The United States responded to Japan's move into Vietnam and Indochina by abrogating America's commercial treaty with Japan. President Franklin Roosevelt's administration embargoed scrap iron and steel that US companies had been selling to Japan -- nearly seventy percent of Japan's supply of these materials. Roosevelt encouraged the Dutch in Indonesia to stop selling oil to Japan. To avoid pushing the Japanese into war with the US, it continued to allow Americans to sell oil to Japan. It kept oil as a bargaining lever against the Japanese.

Japan had been reluctant to tie itself to European conflicts but now saw advantage in it. The Japanese responded to Germany's call for a pact. And on September 27, Japan signed a treaty with Germany and Italy – the Tripartite Pact. Japan, Germany and Italy promised to join either of the other two should one of them go to war against any power not presently at war – a pact aimed against the United States. Joining the pact in late November was Hungary, Romania and Slovakia. Bulgaria was to join on March 1, 1941.

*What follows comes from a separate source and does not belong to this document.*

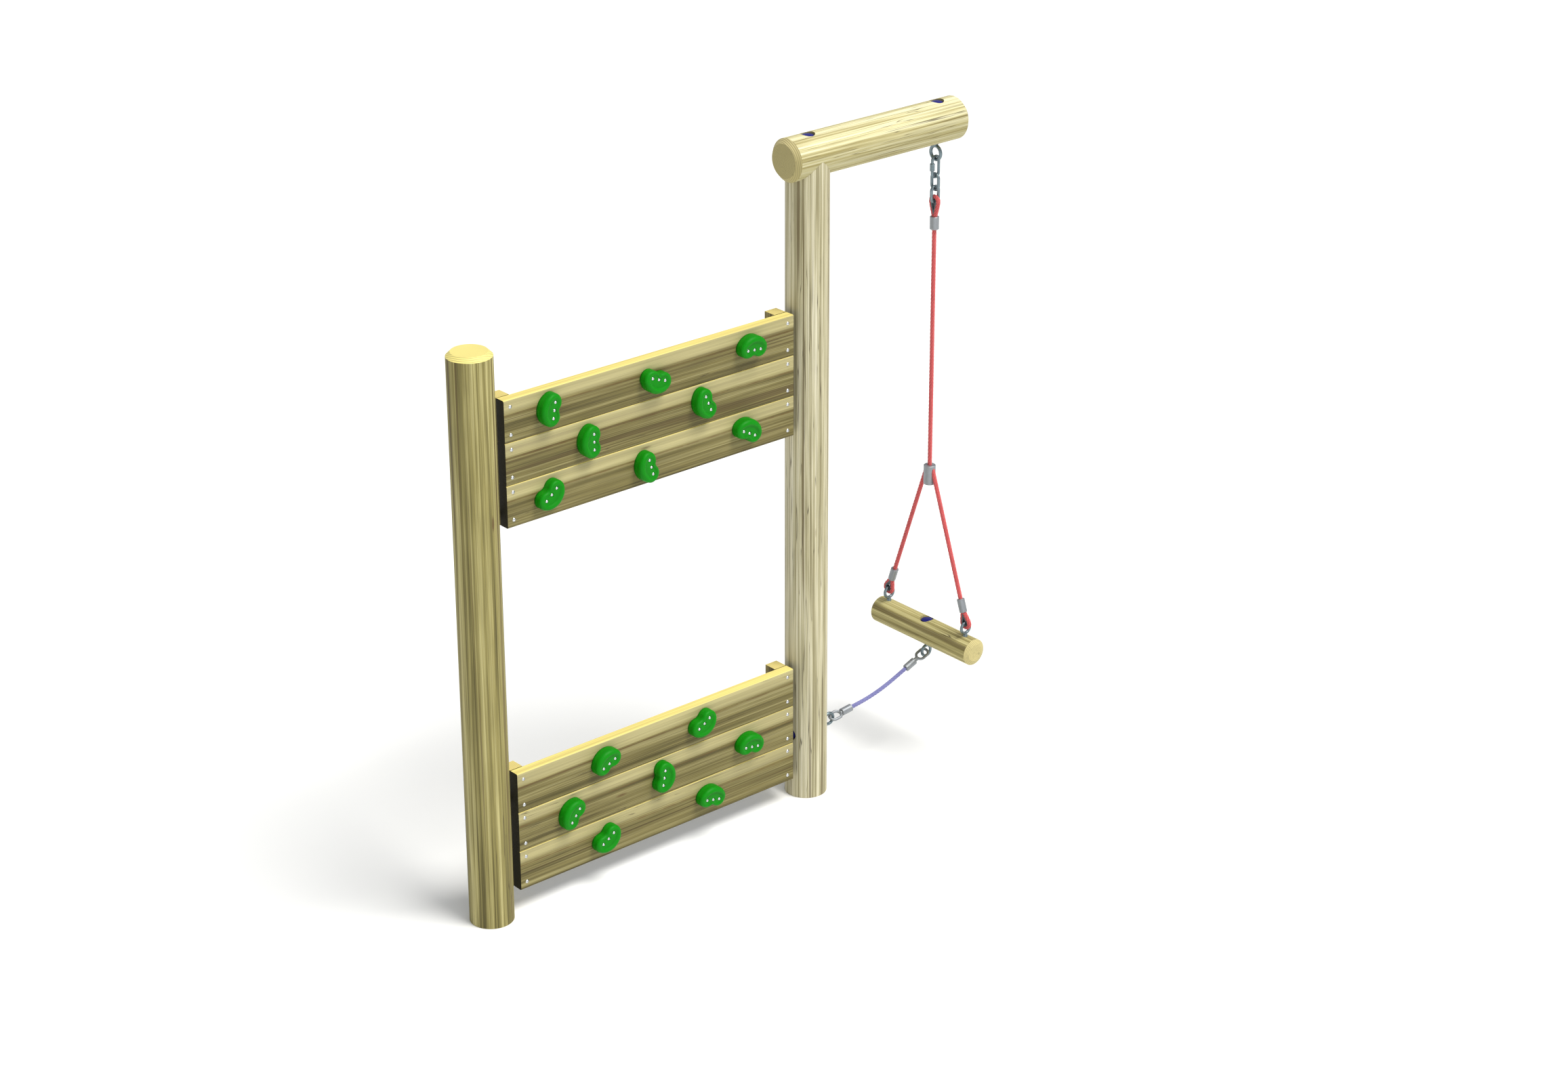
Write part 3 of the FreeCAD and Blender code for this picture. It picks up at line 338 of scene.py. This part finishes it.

Following the signing of the Tripartite Pact the US State Department ordered all Americans to return home from the Far East – except for military personnel, who were mainly in the Philippines. The British announced that they would open a road through Burma, north to Chongqing, to overcome Japan's blockade of China, and Tokyo threatened to declare war on Britain.

Hoping to cripple Britain, Germany was trying to encourage Japan to move against the British at Singapore – the island and naval base at the southern tip of the Malay Peninsula. Germany's foreign minister, Ribbentrop, advised Japan's military attaché in Berlin that while moving south "the best way to keep America out of the war" would be not declaring war.

The Japanese told the Germans that preparations for taking Singapore would be completed by the end of May, 1941, and that war with the United States could not be ruled out. Meanwhile, Admiral Yamamoto was concerned that when Japan moved against Singapore and into the Indonesian Archipelago the US could send its forces out from Pearl Harbor and hit Japan's forces on their flank.

In early 1941 Yamamoto announced to his colleagues that simultaneous with Japan's invasion of Southeast Asia and the unhappy event of a war with the United States, Japan should cripple America's Pacific fleet by an air offensive. This he believed would damage American civil and military morale, perhaps to the point of rendering the Americans helpless and would prevent the US from launching "disturbing air strikes" against Japanese cities. Such a mission against the Americans, Yamamoto admitted, would be risky and, with much at stake, divine assistance would be needed.

Japanese strategists saw the US Pacific Fleet at Pearl Harbor as a threat to their shipping lanes, and they saw a need to eliminate US bases in the Philippines and Guam – which would be a threat to Japan transporting oil from Indonesia.

Invading Hawaii with troops was rejected, although it would have given the Japanese greater control over the Pacific. Japanese intelligence was over-estimating the size of the American forces in the Hawaiian Islands. The Japanese believed they could not spare troops from their planned movement of troops in the direction of the Malay Peninsula, Dutch Indonesia and the Philippines, and they figured that adding troop transports to the strike force against Hawaii would slow it to eight knots and increase the chance of it being detected by the United States.